To initiate the requests for licenses from the clients, a number of wrapping and hooking techniques were to be employed so that executable files could be wrapped, whereupon the wrapper could initiate a license request when the executable was run and non-executable files could be hooked in the workstation file system, whereupon an open for the file could initiate a license request. The wrapping and/or hooking techniques had to be applicable across all of the workstation platforms specified by the design.

BSM was to be responsible for all system architecture, design, establishment of the development team, coding of the majority of the components, selection of the product delivery method and packaging/delivery of the product. Documentation and one platform's wrapper code was to be handled by independent contractors.

The architecture of the product was, to a certain extent, dictated by the requirement that the licensing service run on a server platform and the clients run on networked workstations. The service needed to be able to establish multiple connections with the requesting workstations and some sort of keep-alive mechanism would be needed to permit releasing of acquired licenses should a workstation die. Other than that, requests for licenses and to release them were transactional in nature. Two kinds of databases would be necessary, one to keep long-term licensing information and a second to keep track of license allocations in the short-term.

Based on the architecture, our designer decided to create a platform-independent set of generic client RPC routines layered on top of Novell NCP, TCP/IP and Microsoft Named Pipes to present client requests to the licensing service. This RPC mechanism could also be used among the various services running in the system to communicate with one another. Communication of workstation viability would be through one of a number of out-of-band mechanisms, depending on the platform upon which the client was running. The actual RPC clients implemented ran on DOS, Windows, Windows NT, Unix, Macintosh (using a proprietary lower-level transport mechanism built by an independant contractor) and Netware.

To provide a portable environment in which to implement the licensing services, we built a base set of services (shared memory manager, balanced binary tree, event scheduler, database interface and RPC service) to run on top of Novell Netware (both 3.1 and NDS), BSD Unix and Solaris and Windows NT. Anything built on top of these base services was fully platform independent and portable.

We implemented all licensing service functions on top of the base services (mentioned above). A single code base was used for all three operating system implementations. Functions included license allocation and tracking, reporting and logging, reservation at specified times throughout the day, remote check out and borrowing. All administrative functions such as license security and maintenance were provided as service functions too. On NT, the licensing service was set up as a system service under the auspices of the Service Manager while on Netware it was run as an NLM. Unix did not require any special operational mode.

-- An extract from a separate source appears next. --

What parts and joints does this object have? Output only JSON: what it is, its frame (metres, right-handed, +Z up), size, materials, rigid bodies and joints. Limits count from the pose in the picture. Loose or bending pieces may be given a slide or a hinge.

Two databases were chosen to provide long-term licensing information storage. Since there existed a portable database access layer through which the services accessed the database, selection of either of the two underlying databases was transparent to the service code. One of the databases chosen was a commercial, high-performance database and the other was a readily available freeware database, thus giving the customers a choice as to which route they'd like to take when installing the product.

Short-term license management was done using a balanced binary tree, which was implemented as a platform-independent service. This tree served as persistent memory for all of the licensing requests received by the service. On the Unix systems, a shared memory manager had to be implemented to allow the balanced binary tree to be persistent across tasks, since a new task was assigned to process each service request.

On the workstation side, we built the OS interfaces necessary to transparently license all types of files (not just executables) by using hooks in file open and close. These interfaces required Netware file system hooks and, on NT, a filter device driver and an LSA subauthorization filter. They were built with the Netware SDK and the NT SDK/DDK/IFS Kit. Their operation was such that, whenever a licensed file was opened, a license would be requested from the appropriate service before the open was allowed to complete.

A second approach to altering an executable program, so that it would acquire/release a license upon execution, applied wrapping technology. Essentially, the program was modified by the insertion of a small fragment of code into it which would make the request to the licensing service. As can be imagined, this code was extremely specific to the execution platform targeted by the program and required different approaches for each one. A module was produced that would insert and remove wrappers for a half dozen different executable formats. This technique rendered programs that could be copied from place to place and still request a license upon execution.

To control the operation of the licensing service as well as manage licenses themselves, two administrative user interfaces were developed. First, a UI that ran directly on the most common workstation platform was created. It was able to use the existing RPC mechanism to send service requests to the licensing service, just as did the workstations requesting licenses. Second, a platform-independent administrative UI was created to run under a Web browser. Using any browser, running on any platform, an administrator could control the service from anywhere on the Internet.

The product turned out to be a difficult one to install, due to its being supported on multiple platforms. It needed to have a database installed and there was the additional requirement that licenses and wrapped programs be migrated from a preexisting system. BSM Development produced an install program that automatically took care of all of the different variations of the install, database installation, and setup and license/wrapper migration. Operation by the user was very simple. This allowed the product to be installed by a full range of users with very few calls to the client's Tech Support department.

A sound architecture, robust design, attention to detail during implementation, a well-designed installation program and our working together with the customer's QA department to produce test cases that exercised all of the product's features yielded a product that was very solid in operation, over a wide range of loads, and well received by the ultimate users.